Six months ago, Mark Osburn went to his first blind wine tasting. Confronted with a row of filled glasses, he nervously asked his host whether he needed to finish all of them.
“So I’ve come a long way,” says the 24-year-old Osburn, who gravitated toward wine as a way to support his screenwriting habit.
Osburn traveled from Nashville for the introductory course, joining attendees from Missouri, New York, New Jersey and a flock of other wintry places. “You know, any time you can get out of Ohio,” joked student Rob Josey, who manages a country club outside of Cleveland. In a rush to advance through the sommelier system, Osburn chose Charleston after reading online comments that advised against daring the test in Las Vegas (Osburn maintains the exam questions are harder there, but as Edwards reminded his charges in an early lecture: “You work in an industry with a legal controlled drug.”)

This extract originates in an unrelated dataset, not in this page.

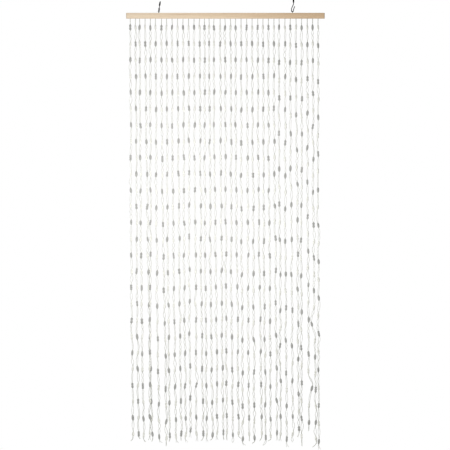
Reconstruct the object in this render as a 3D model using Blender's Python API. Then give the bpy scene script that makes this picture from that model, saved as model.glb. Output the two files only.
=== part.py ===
"""Door curtain: strings of wound yarn pieces under a wooden batten that hangs from two screw hooks.

The frame has its origin at the middle of the batten's top face. X runs to the right along the batten,
Y away from the viewer and Z up. Each string is a pair of thin cotton cords that a wound piece of yarn
gathers at even steps. It is one strand of three sides here, thin between the pieces and thick at them.
"""

import math
import random
from typing import NamedTuple

import bmesh
import bpy
from mathutils import Matrix, Vector

MM = 0.001
GAP = 0.3 * MM

# Batten
BATTEN_LENGTH = 900 * MM
BATTEN_DEPTH = 12 * MM
BATTEN_HEIGHT = 25 * MM
BATTEN_END_RADIUS = 5 * MM
BATTEN_END_STEPS = 2

# Heading strips, which lie in a groove along the batten's underside
GROOVE_WIDTH = 5 * MM
GROOVE_HEIGHT = 4 * MM
STRIP_THICKNESS = 3 * MM
STRIP_MARGIN = 8 * MM
ROOT_DEPTH = 1 * MM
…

Even though Osburn studied by reading books and watching a movie about Burgundy, and even though Edwards and his fellow instructors did their best to reassure students, he was still nervous about the final test. His anxiety spiked whenever someone raised a hand to tick off the villages of the Haut Beaujolais in north-to-south order or identify a 2012 Russian River Valley Chardonnay based on the liquid alone.
The five tastings set between more than 15 hours’ worth of slides showing Argentinian soil, maps of Italy and Australian wine labels are the fun part of the training: They’re so popular that the court is about to debut a separate daylong workshop devoted exclusively to its method of deductive tasting.
“It’s not a parlor trick,” Davis reiterated, demonstrating how you can eliminate most possibilities for a wine’s identity just by determining whether it’s red or white. Then, distinguishing between Sauvignon Blanc and Chardonnay becomes largely a matter of teasing out aromatic hallmarks.
“What about florals?” Davis prompted one student with his nose tucked into his glass. “What color melon? Green melon, red melon? What am I looking for there? Starts with ‘p,’ ends with ‘apple’.”
By the second day, many students had the hang of it.
“This wine is clean,” J. Brock McCoy of Birmingham pronounced when tasked with evaluating what turned out to be Sancerre. “Fresh lemon. Pineapple. A little bit of stone fruit, ripe peach. All fruit are fresh. I get carnations, jasmine and orange blossom.”
Osburn sniffed his glass again.
Blind tasting isn’t a component of the introductory exam, which consists solely of a multiple-choice quiz. After handing in his answer sheet, Osburn filed into a nearby break room with the other students awaiting results. “If you don’t pass, do you still get Champagne?” he asked. “It’s the most depressing glass of Champagne you’ll ever have,” another student cracked.
In the end, almost everyone earned a passing grade. Osburn considered celebrating with dinner at FIG before heading back to his sales job at Brinkmann’s Wine & Spirits and his weekly wine study group. He’s cramming to take the next exam within six months.
“It’s an immense body of knowledge, and it never shrinks,” Edwards says. “It gets bigger.”